En été ou en hiver, les coupures d’eau demeurent assez fréquentes, non sans révoltes et affolement du ravitaillement, par-ci, par-là. Cela se passe partout dans le pays, même aux endroits censés les plus naturellement favorisés. Le stress hydrique frappe de plein fouet !
Et ceux les mieux positionnés sur la carte d’alimentation et d’adduction de la Sonede, principal fournisseur d’eau à l’échelle nationale, en sont parfois privés. C’est que, depuis des années, l’approvisionnement en eau potable pose problème. L’on parle, aujourd’hui, d’un stress hydrique permanent. Pire, experts et hydrologues sont unanimes sur une situation de pénurie d’eau absolue, doublée d’une fausse gestion de crise et manque d’alternatives possibles.

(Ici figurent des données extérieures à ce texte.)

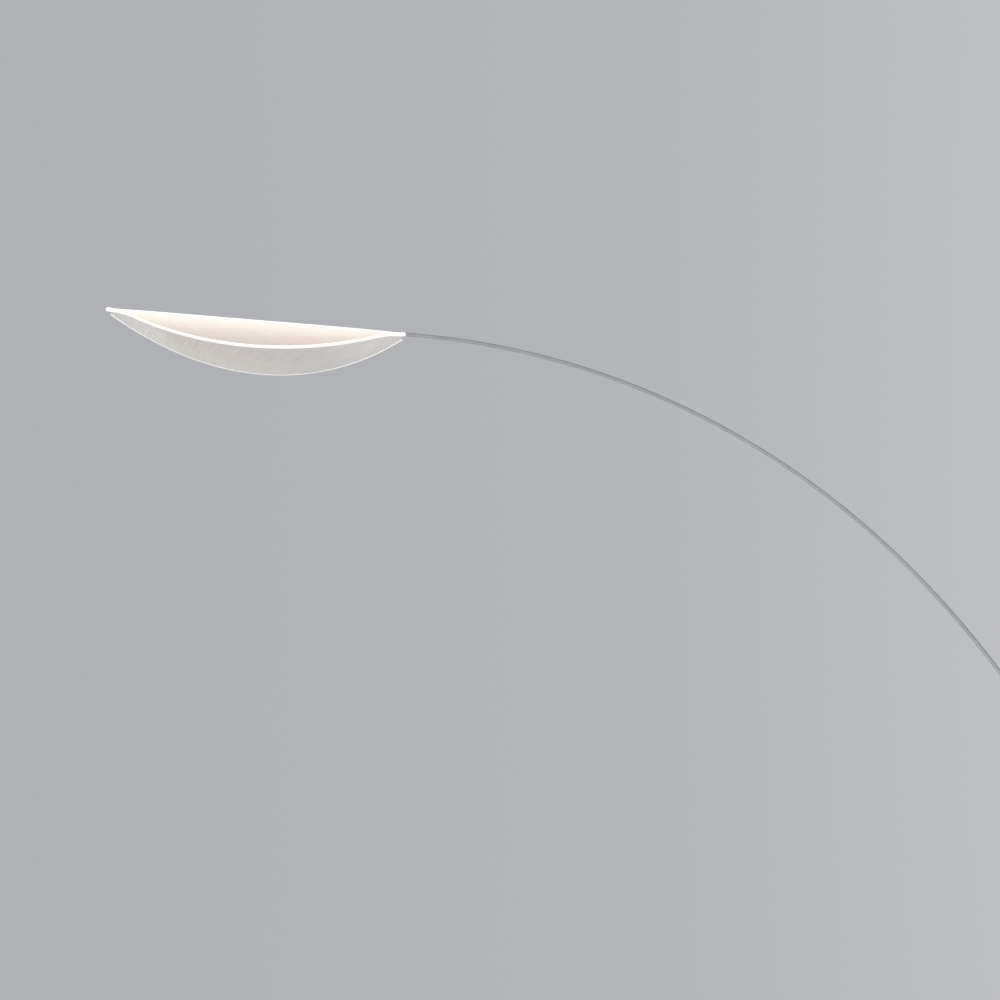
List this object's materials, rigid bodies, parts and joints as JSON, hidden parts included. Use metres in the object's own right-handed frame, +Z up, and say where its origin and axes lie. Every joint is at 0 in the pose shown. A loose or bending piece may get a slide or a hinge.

Potentiel hydrique au rouge
La Tunisie aura-t-elle soif ?! Fort probable, si rien n’est fait, ici et maintenant. Tant il est vrai que notre potentiel hydrique passe au rouge, augurant des années de sec, sur fond d’un déficit pluviométrique aggravé par une faible rétention d’eau dans nos barrages. Sous l’effet ravageur des changements climatiques, un sérieux défi universel à plus d’un titre, il y aura de quoi avoir peur. Surtout que la rareté de l’eau demeure, tout compte fait, une évidence. Une réalité qui dérange plus un. Or, cela était, déjà, prévisible à l’œil nu.
Et beaucoup d’observateurs, écolos et hydrologues l’ont bien confirmé, avec des thèses aussi bien fondées. Mme Raoudha Gafrej, fine connaisseuse du domaine et experte en eau et adaptation au changement climatique, n’a pas manqué, à chaque fois, de nous éclairer sur un constat si alarmant et dresser, par là même, un bilan peu reluisant. Elle allait jusqu’à suggérer l’impératif de décréter l’état d’urgence et mettre en place un plan de gestion de cette crise d’eau irréversible. «Il est impératif de décréter officiellement l’état de sécheresse en Tunisie», avoue l’ex-secrétaire d’Etat, chargé des ressources hydrauliques, Abdallah Rabhi, dans une récente interview accordée l’agence TAP.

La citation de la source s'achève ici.